In determining Dennis' RFC, the ALJ discussed her visit to her rheumatologist, Dr. Reed, in March 2012, which was prior to the relevant alleged disability period. She was taking Lyrica at a lower dose because it made her dizzy. Dr. Reed recommended getting enough sleep, and exercise and being active, and prescribed a lower dose of Lyrica. As the ALJ noted, Dennis did not see Dr. Reed at all during the relevant period of April 26, 2012 through August 12, 2013. She next saw a doctor for a recheck of her fibromyalgia a year later, in March 2013. At that visit, she reported that she was doing well without any problems, and asked to resume taking Lyrica because it helped tremendously. The doctor renewed the prescription.
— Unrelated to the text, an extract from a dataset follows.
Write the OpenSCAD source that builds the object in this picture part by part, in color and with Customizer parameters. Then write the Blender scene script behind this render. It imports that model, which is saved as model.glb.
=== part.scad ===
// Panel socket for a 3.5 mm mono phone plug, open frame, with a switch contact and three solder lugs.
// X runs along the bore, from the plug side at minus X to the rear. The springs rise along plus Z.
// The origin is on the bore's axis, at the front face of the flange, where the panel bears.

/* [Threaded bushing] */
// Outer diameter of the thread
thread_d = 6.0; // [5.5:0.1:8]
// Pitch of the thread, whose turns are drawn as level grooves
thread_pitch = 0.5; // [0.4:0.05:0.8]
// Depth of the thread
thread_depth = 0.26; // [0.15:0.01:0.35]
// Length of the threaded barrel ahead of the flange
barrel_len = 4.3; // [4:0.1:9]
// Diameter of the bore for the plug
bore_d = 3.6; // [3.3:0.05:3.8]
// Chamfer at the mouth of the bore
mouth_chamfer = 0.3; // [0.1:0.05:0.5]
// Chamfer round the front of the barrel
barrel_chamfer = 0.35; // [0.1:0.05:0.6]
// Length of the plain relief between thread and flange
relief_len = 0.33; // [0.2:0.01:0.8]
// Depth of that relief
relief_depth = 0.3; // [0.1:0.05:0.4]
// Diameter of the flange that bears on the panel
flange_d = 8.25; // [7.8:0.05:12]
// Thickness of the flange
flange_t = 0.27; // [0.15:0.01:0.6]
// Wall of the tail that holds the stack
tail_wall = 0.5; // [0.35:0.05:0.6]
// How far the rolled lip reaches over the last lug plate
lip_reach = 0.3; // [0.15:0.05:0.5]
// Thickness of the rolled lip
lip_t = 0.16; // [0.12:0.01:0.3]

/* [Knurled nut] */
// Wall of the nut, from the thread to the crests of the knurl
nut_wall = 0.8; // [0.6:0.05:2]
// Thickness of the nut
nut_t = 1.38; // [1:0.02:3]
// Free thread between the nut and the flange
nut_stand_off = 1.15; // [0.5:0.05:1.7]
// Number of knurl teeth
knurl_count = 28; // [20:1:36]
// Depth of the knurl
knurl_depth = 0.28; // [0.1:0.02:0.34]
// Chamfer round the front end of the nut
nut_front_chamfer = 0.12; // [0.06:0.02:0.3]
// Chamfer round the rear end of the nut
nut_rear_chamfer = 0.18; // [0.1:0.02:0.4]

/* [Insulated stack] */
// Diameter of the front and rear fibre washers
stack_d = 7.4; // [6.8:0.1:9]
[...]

As for Dennis' back issues, the ALJ noted that a July 2012 MRI scan showed degenerative disc disease and spondylosis at L5-S1 with posterior central disc protrusion and mild encroachment of the neural foramina at L5, and negative hip x-rays. As the ALJ noted, Dennis reported hip and back pain to her nurse practitioner in September 2012. In October 2012, a pain management specialist, Dr. Kennedy, found paraspinous tenderness and pain with range of motion in the spine, but no neurological deficits, a coordinated and smooth gait, full strength in her lower extremities, and negative straight leg raise test. Dr. Kennedy prescribed pain medication and advised Dennis to consider sacroiliac joint injections and lumbar epidural steroid injections, which Dennis did not decide to have. At pain clinic follow up appointments in November 2012 and January 2013, Dennis reported that her pain medication was helping. The record does not show any treatment with Dr. Kennedy after January 2013.
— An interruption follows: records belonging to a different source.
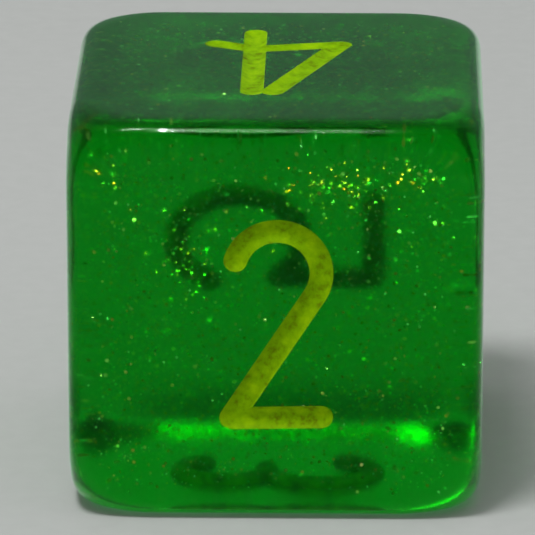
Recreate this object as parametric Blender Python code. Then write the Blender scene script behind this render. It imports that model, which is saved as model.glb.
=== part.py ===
"""A numbered gaming die: a cast resin cube with six engraved numerals, each filled with paint.

Metres, +Z up. The origin is under the middle of the die, on the surface that it rests on.
The 2 faces -Y and the 4 faces +Z.
"""

import math

import bmesh
import bpy
from mathutils import Matrix, Vector

MM = 0.001

# The cast body
SIDE = 16.0 * MM  # from face to face
HALF = SIDE / 2
SHOULDER = 1.5 * MM  # how far an edge's rounding reaches over each face
SHOULDER_POWER = 3.8  # 2 is a round edge, and more keeps the faces flatter
CORNER_RADIUS = 12.7 * MM  # tumbling brings the corners onto a sphere of this radius
CORNER_BLEND = 0.9 * MM  # over this depth the sphere runs into the edges
BODY_CUTS = 19  # grid lines across each face
SOLVER = "MANIFOLD"  # leaves closed solids where a numeral's strokes run into each other

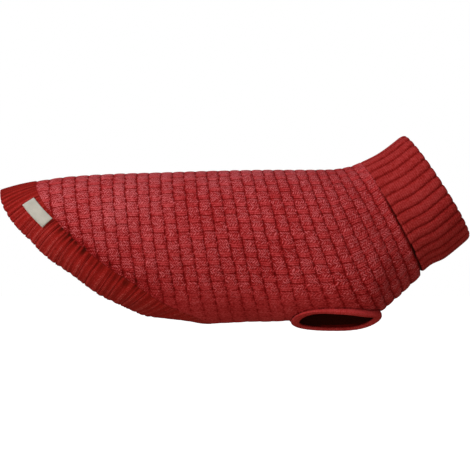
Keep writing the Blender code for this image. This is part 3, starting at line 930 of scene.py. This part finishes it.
# %% The hem band as a ring
relief = outer_groove * HEM_GROOVE * (1 + 0.12 * rib_luck) + middle_groove * HEM_MIDDLE_GROOVE
relief = relief + HEM_RIDGE_LUCK * ridge_luck * (1 - off_crest)
relief = between(relief, -HEM_LINING_GROOVE * inner_groove, inner_face)
edge_share = smooth_step(hem_across, 0.90, 1.0)
across = hem_across - HEM_SCALLOP * outer_groove * edge_share
across = across + HEM_EDGE_LUCK * rib_luck * edge_share
ripple = HEM_RIPPLE * np.sin(rib_position * 0.9)[:, None] * hem_across ** 2
at_thigh = thigh_share(hem_around)[:, None]
valley = HEM_VALLEY * at_thigh * np.exp(-(hem_across / 0.20) ** 2) * (1 - inner_face)
hem_sink = hem_depth * MM + relief * rib_shows + ripple + valley
hem_sink = between(np.minimum(hem_sink, HEM_DEEPEST), hem_sink, inner_face)
# the ribs are not quite evenly spaced: this is how far each strays round, in ribs
stray = 0.16 * np.sin(rib_position * 2.3) + 0.12 * np.sin(rib_position * 5.1 + 1)
hem_places = hem_points(hem_around + stray * 2 / HEM_RIBS, across, hem_sink)
# painted shade: darker off the ridges' crests, along the seam's valley by the thigh, and at the rump's
# tip
crest = np.maximum(1 - off_crest * 1.5, 0) * (0.75 + 0.25 * ridge_luck)
hem_painted_shade = (1 - crest) * (1 - inner_face) + inner_groove * inner_face * 0.7
hem_seam_shade = at_thigh * np.exp(-(hem_across / 0.26) ** 2)
at_rump = 1 - smooth_step(np.abs(hem_around), 0.10, 0.30)[:, None]
hem_painted_shade = np.clip(hem_painted_shade, 0, 1) + 0.8 * hem_seam_shade + 0.45 * at_rump * (1 - inner_face)
hem = ring_piece("hem_knit", hem_places, hem_painted_shade)

# %% [markdown]
# ### The collar
# A turtleneck collar is a ribbed tube of twice the height, sewn to the neck and turned
# down over itself. Its section is a hairpin: up from the seam inside, over the fold round
# the neck opening, and down outside to the free edge, which lies on the body's last
# columns. The slit between the two layers is left open, as it is in the real one.

# %% The collar's section and ribs
COLLAR_RIBS = 32
COLLAR_STEPS_IN_RIB = 14
COLLAR_SHARPNESS = 3.4
COLLAR_GROOVE = 1.35 * MM
COLLAR_LINING_GROOVE = 0.9 * MM
COLLAR_SCALLOP = 0.05       # stations that the free edge sinks at each groove
FOLD_SCALLOP = 0.06         # stations that the fold sinks at each groove
COLLAR_EDGE_LUCK = 0.03     # stations that the free edge strays from rib to rib
COLLAR_RIB_LUCK = rib_random.uniform(-1, 1, COLLAR_RIBS)

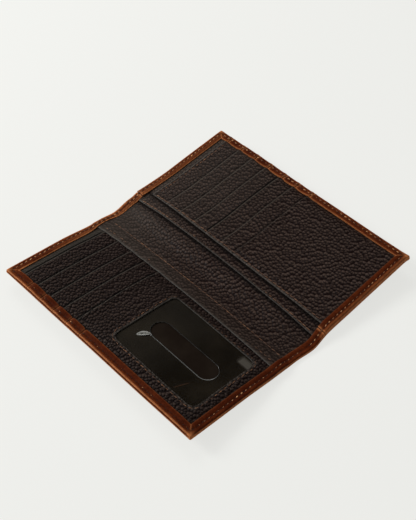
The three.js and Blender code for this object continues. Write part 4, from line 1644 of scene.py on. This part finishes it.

The ALJ also properly considered Dennis' obesity in determining her RFC, noting that it exacerbated her fibromyalgia and musculoskeletal conditions. [Tr. 19.] See Heino v. Astrue, 578 F.3d 873, 881-82 (8th Cir. 2009) ("Because the ALJ specifically took Heino's obesity into account in his evaluation, we will not reverse that decision."). As discussed above, the ALJ considered Dennis' subjective complaints of pain in formulating the RFC and found them not to be entirely credible. But the ALJ did factor into the RFC the subjective complaints he did find credible. The ALJ also considered Dennis' daily activities in formulating the RFC.

The RFC is supported by substantial evidence, including medical evidence.
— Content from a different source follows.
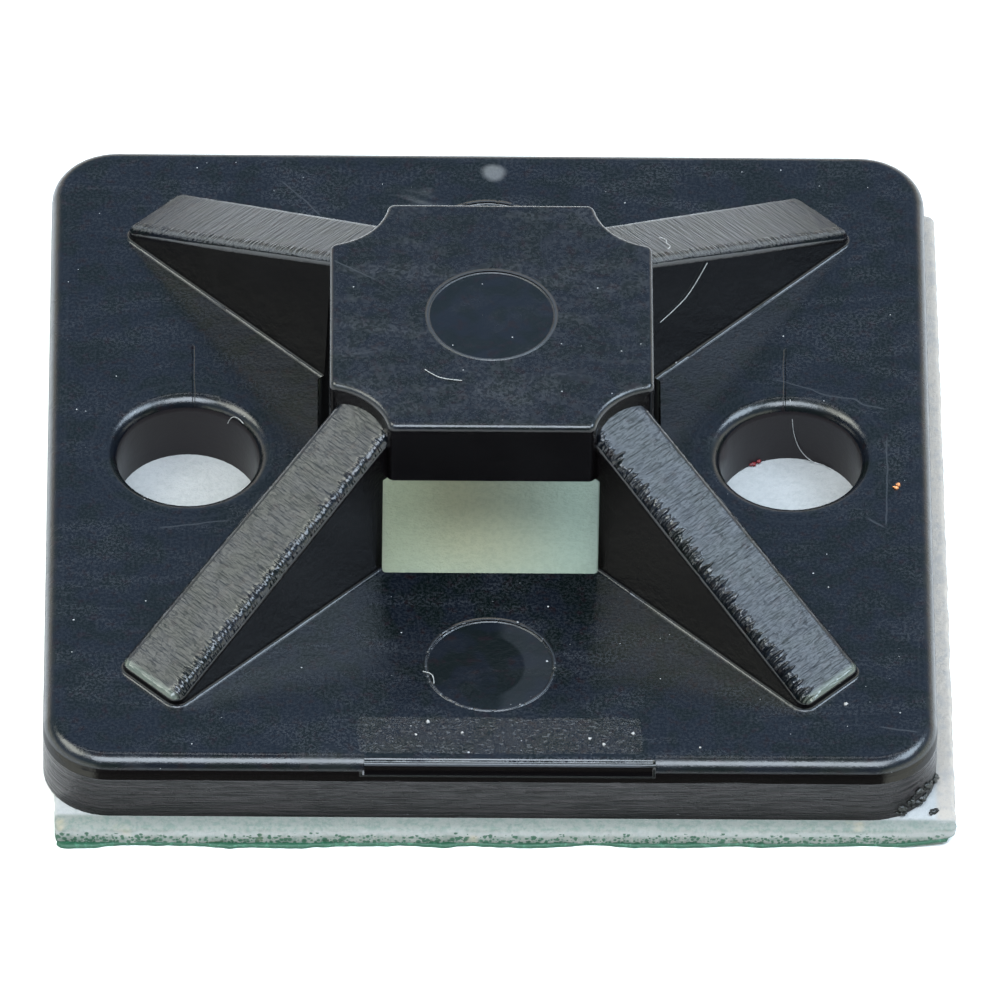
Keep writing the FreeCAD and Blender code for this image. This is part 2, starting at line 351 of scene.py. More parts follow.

Dennis argues the ALJ should have ordered a consultative examination to assess her physical limitations. But a consultative exam is required only when an ALJ needs additional evidence to decide the claim, 20 C.F.R. 404.1959 and 404.1915a, and Martise, 641 F.3d at 926-27, and nothing in the record suggests additional evidence was necessary to do so here. The record simply does not contain credible evidence to support Dennis' position. And it was Dennis' burden to prove RFC at Step 4 of the sequential analysis.

The ALJ's RFC determination will not be disturbed.

III. Conclusion

The Commissioner's decision is affirmed.